Data provenance describes the journey data goes through. It documents the evolution of a dataset from the original source including all the processes and methodology by which it was produced.

Data_Management_Plan (DMP)

Tool to help you manage the data for a specific research project. It can takes different forms depending on the stage of your project, for example a DMP to submit with a grant application will be different from the DMP required to publish your data. A DMP evolves with your project and it is useful to record your data provenance

Metadata

Metadata is the information on data, examples are metadta files accompanying observations with details of instrumentations and location, the attributes of a NetCDF file. A metadata record or repositories will contain information on a dataset but not the data itself.
Open Access A set of principles and a range of practices through which research outputs are distributed online, free of cost or other access barriers.

Other terms

attribution - is the act of recognising the author/s of a piece of work that you used in your research. It is a common requirement of licenses

citation - is the way you attribute a piece of work, it should contain all the information necessary to locate the original work

copyright - is a form of intellectual property meant to protect the right of the author of a creative work to control how the work is used. More comprehensive but readale information on copyright is available here.

license - a copyright license is a legal document stating what someone else is allowed or not allowed to do with a research product

 

Acronyms

ARDC (ex ANDS) - Australian Research Data Commons is a NCRIS project aimed to enable the Australian research community and industry access to nationally significant, data intensive digital research infrastructure, platforms, skills and collections of high quality data.

AURIN - Australian Urban Research Infrastructure Network, an NCRIS project that provides e-research infrastructure and expertise to support urban, regional and social science research in academia, governement and industry.
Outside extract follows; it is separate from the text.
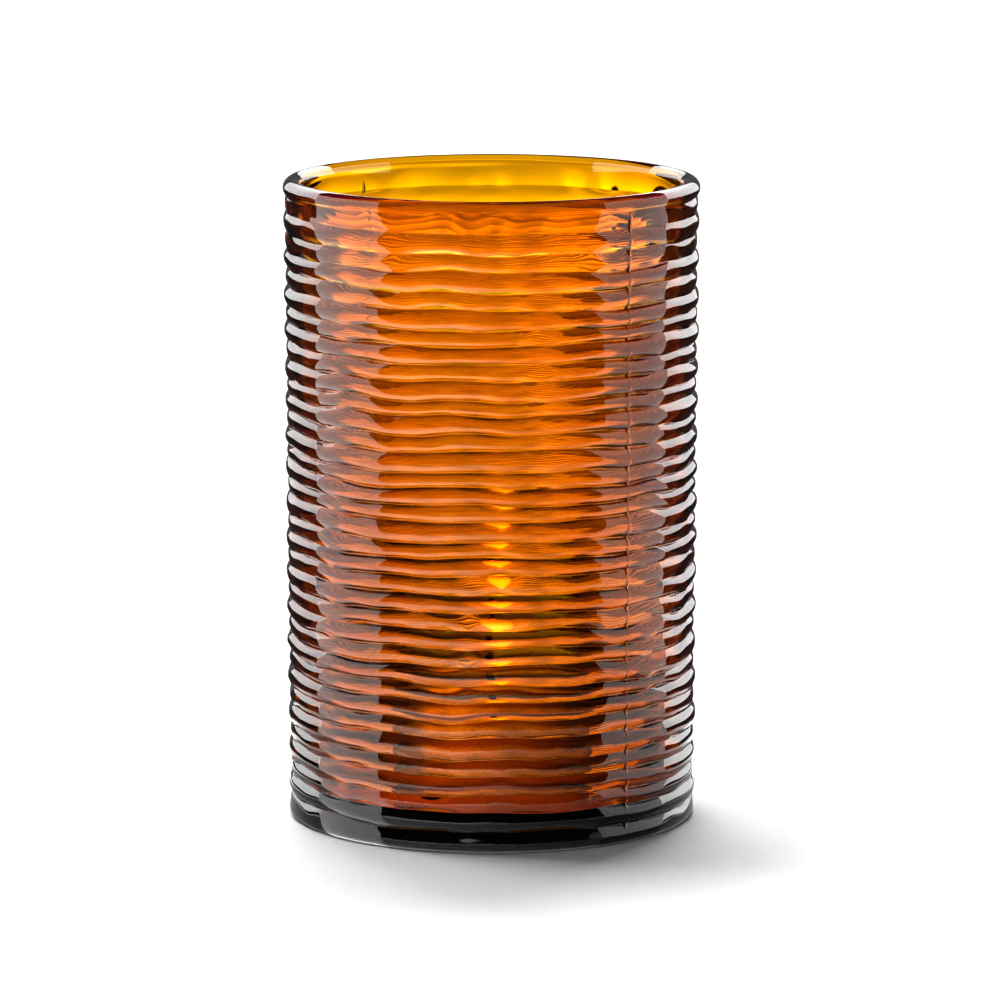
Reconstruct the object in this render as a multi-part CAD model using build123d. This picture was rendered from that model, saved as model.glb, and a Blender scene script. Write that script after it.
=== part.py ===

CC - Creative Commons, a non-profit organisation that produces licenses to encourage sharing of knowledge, commonly used for data products

CDM - Common Data Model

CF - Climate and Forecast conventions, conventions used to set metadata attributes in NetCDF files

COSIMA -

DAP - Data Access Protocol is a data transmission protocol designed specifically for science data. The protocol provides data types to accommodate gridded data, relational data, and time series, regardless of the original format. It is recognised by many scoentifc softwares, so you can pass a dap url instead of a filename to open a file or a subset.

DMP - Data_Management_Plan

FAIR - see definition in key concepts

GeoNetworkGeoNetwork is an open source web interface to serve geospatial data across multiple catalogs. NCI uses a GeoNetwork catalogue to manage the metadata of data collections hosted on their servers.

IMOS

NCSSNetCDF Subset Service allows subsetting certain CDM datasets in coordinate space, using a REST API. Gridded data subsets can be returned in CF-compliant netCDF3 or netCDF4. Point data subsets can be returned in CSV, XML, or CF-DSG NetCDF files.

OGC - the Open Geospatial Consortium  is an international consortium whose aim is to create free, publicly available geospatial standards to improve access to geospatial data. Examples are WCS, WMS and WFS described below.

OPeNDAPOpen-source Project for a Network Data Access Protocol is the client/server software associated to DAP. OPeNDAP is a widely used, subsetting data access method extending the HTTP protocol. We have a blog that demonstrates how to build and use and opendap url, other more in depth information on OPenDAP is available from their website, including a list of software that understand this protocol.

RDA - Research Data Australia is the data discovery service of the Australian Research Data Commons (ARDC). Most universities and research centers across Australia are now listing their data collections on RDA. RDA does not hold the data, so it is often used instead to list records existing on other repositories. Universities and data centers often automatically create an RDA record for any new published dataset. It is a useful tool for data, and more recently, for software discovery. RDA also holds record for research programs, institution and the researchers themselves. Datasets listed on RDA are automatically added to the google dataset search tool. For all these reasons we try to list our datasets here, ARCCSS and CLEX have their own data source. 

RDA - Research Data Alliance is a global community-driven initiative with the goal of building the social and technical infrastructure to enable open sharing and re-use of data.

TDS -THREDDS Data Server is a data, metadata catalogue server based on THREDDS.

TERN -

THREDDS - Thematic Real-Time Environmental Distributed Data Services provides metadata and data access for scientific datasets, using a variety of remote data access protocols, including DAP. NCI uses a THREDDS server to make datasets available remotely. Our CLEX and ARCCSS collection are also available on this. A list of other useful THREDDS data servers is available from our data access page.

WCS - Web Coverage Service is a protocol used to transfer "coverages", ie. objects covering a geographical area.

WFS - Web Feature Service is a protocol that offers direct fine-grained access to geographic information at the feature and feature property level.

WMS - Web Mapping Service is a protocol used by map servers to deliver map images.